[begin Data block]

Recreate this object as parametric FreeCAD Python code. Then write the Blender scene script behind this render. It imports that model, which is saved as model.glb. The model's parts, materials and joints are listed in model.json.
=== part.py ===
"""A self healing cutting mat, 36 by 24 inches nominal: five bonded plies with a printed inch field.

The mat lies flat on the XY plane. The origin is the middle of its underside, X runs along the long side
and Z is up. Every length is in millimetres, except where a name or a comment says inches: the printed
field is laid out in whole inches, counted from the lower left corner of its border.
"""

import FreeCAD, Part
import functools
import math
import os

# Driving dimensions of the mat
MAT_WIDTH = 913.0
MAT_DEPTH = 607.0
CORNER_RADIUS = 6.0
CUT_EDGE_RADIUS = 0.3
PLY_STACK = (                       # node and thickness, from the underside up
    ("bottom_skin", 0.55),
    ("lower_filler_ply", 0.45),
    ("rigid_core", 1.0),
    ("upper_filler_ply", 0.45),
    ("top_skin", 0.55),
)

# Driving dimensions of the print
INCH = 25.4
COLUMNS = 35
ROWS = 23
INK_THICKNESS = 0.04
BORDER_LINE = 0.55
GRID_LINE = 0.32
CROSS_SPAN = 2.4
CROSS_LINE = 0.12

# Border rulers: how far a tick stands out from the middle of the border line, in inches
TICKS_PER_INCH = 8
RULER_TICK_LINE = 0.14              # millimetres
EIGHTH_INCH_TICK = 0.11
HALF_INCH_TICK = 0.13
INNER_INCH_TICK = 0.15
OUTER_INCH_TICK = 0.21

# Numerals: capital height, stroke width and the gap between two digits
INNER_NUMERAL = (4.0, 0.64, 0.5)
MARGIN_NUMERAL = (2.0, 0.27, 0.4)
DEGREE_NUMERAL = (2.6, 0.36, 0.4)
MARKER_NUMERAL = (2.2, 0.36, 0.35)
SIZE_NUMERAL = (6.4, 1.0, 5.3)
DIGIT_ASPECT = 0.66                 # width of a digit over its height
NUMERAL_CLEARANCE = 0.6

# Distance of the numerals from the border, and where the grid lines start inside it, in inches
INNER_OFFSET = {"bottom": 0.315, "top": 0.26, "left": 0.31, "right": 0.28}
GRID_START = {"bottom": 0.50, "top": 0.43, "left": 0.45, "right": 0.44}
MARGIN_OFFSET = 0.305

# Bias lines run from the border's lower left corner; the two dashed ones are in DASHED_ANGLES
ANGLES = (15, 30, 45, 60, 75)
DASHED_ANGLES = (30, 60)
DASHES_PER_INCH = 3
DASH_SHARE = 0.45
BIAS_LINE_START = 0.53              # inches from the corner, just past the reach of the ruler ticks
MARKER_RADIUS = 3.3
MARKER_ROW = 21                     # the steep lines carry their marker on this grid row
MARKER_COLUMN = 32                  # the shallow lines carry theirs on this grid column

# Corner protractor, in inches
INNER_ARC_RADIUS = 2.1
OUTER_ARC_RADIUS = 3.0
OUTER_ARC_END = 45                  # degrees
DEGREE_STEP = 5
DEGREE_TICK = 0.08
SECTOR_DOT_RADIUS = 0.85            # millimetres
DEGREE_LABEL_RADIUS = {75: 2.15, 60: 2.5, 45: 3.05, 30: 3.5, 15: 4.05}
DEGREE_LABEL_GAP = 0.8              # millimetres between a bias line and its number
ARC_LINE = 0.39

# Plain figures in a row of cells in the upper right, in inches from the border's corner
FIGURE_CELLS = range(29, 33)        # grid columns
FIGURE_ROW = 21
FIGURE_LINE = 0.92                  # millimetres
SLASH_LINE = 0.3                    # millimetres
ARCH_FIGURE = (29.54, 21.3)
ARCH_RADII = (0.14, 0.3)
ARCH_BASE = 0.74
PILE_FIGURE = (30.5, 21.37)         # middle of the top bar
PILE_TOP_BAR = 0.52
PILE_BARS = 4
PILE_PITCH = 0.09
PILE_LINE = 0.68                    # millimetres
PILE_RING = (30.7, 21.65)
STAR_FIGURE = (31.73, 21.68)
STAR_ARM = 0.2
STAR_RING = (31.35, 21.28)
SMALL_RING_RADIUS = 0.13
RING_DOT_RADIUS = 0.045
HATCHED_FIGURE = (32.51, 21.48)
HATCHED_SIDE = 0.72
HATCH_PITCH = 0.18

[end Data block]

Objective: Pull out every line above that holds the word "FreeCAD".

The completed task:
Recreate this object as parametric FreeCAD Python code. Then write the Blender scene script behind this render. It imports that model, which is saved as model.glb. The model's parts, materials and joints are listed in model.json.
import FreeCAD, Part